On our mailing list, Maurie Cohen raised attention to the following article in the Huffington Post, written our SCORAI member Richard Wilk.
Cultural Values need to change if we want to slow down climate change.
Several years ago we had our kitchen rebuilt by a local couple who designed and then built gorgeous cabinets out of wood that came from a sawmill right here in town. The whole thing cost about three times as much as it would have cost to buy nice cabinets at the superstore and have them installed by a journeyman carpenter. The superstore would have finished quickly, while the skilled crafts people took three months.
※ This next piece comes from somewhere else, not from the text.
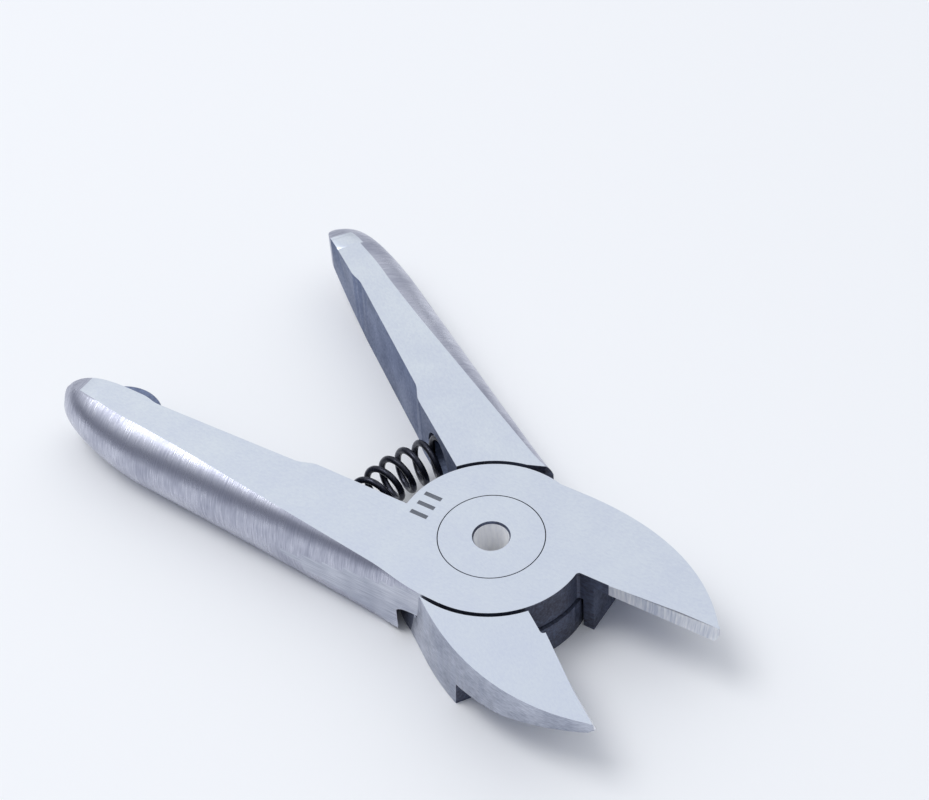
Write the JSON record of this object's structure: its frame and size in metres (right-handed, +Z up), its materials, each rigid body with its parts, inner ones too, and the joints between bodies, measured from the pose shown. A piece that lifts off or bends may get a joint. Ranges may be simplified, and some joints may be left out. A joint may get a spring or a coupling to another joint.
{
  "type": "nipper blade head",
  "caption": "Spring-opened cutting head of a small powered nipper: crossing steel levers with beveled jaws turn on a hollow flush rivet.",
  "frame": {"origin": "middle of the open head's box in x and y, on the surface that it lies on", "axes": "+Z up through the pivot's direction, +Y from the jaws to the handle ends along the line that halves the open angle, +X to lever B's handle"},
  "size_m": [0.0472, 0.0812, 0.0089],
  "materials": {
    "ground_steel": "surface ground, satin",
    "rivet_steel": "ground flush with the levers",
    "spring_wire": "black oxide music wire, slight gloss",
    "oxide_steel": "dark blue-grey oxide, matte"
  },
  "bodies": {
    "body_a": {"lever_a": "ground_steel", "pivot_rivet": "rivet_steel", "stop_pad": "oxide_steel", "return_spring": "spring_wire"},
    "body_b": {"lever_b": "ground_steel"}
  },
  "joints": [
    {"name": "jaw_pivot", "type": "hinge", "parent": "body_a", "child": "body_b", "pos_m": [0, -0.01451, 0.00445], "axis": [0, 0, 1], "range_deg": [0, 35.5], "stiffness_Nm_per_rad": 0.15, "springref_deg": -8.59, "deforming": ["return_spring"]}
  ]
}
We were initially thrilled with the beautiful results, but now I find myself wondering if mass producing the cabinets in a large factory using generic materials and efficient machinery may have been much more energy-efficient than having our specialists constantly driving back and forth, running woodworking equipment for hours at a time, and ordering both tools and hardware from China. In retrospect, we should have had to buy negawatts for the luxury of a kitchen like that, in order to wake us up to the true environmental costs of the different options. We might still prefer to pay friends of friends in our own community, rather than an anonymous country and faceless workers far away. But that is a political and economic issue, not one based on the urgent issue posed by climate change. Our aesthetic was actually a class based notion of the value of human skill and community, a set of values that are probably going to have to fall by the wayside if our children are going to keep their heads above the rising sea level.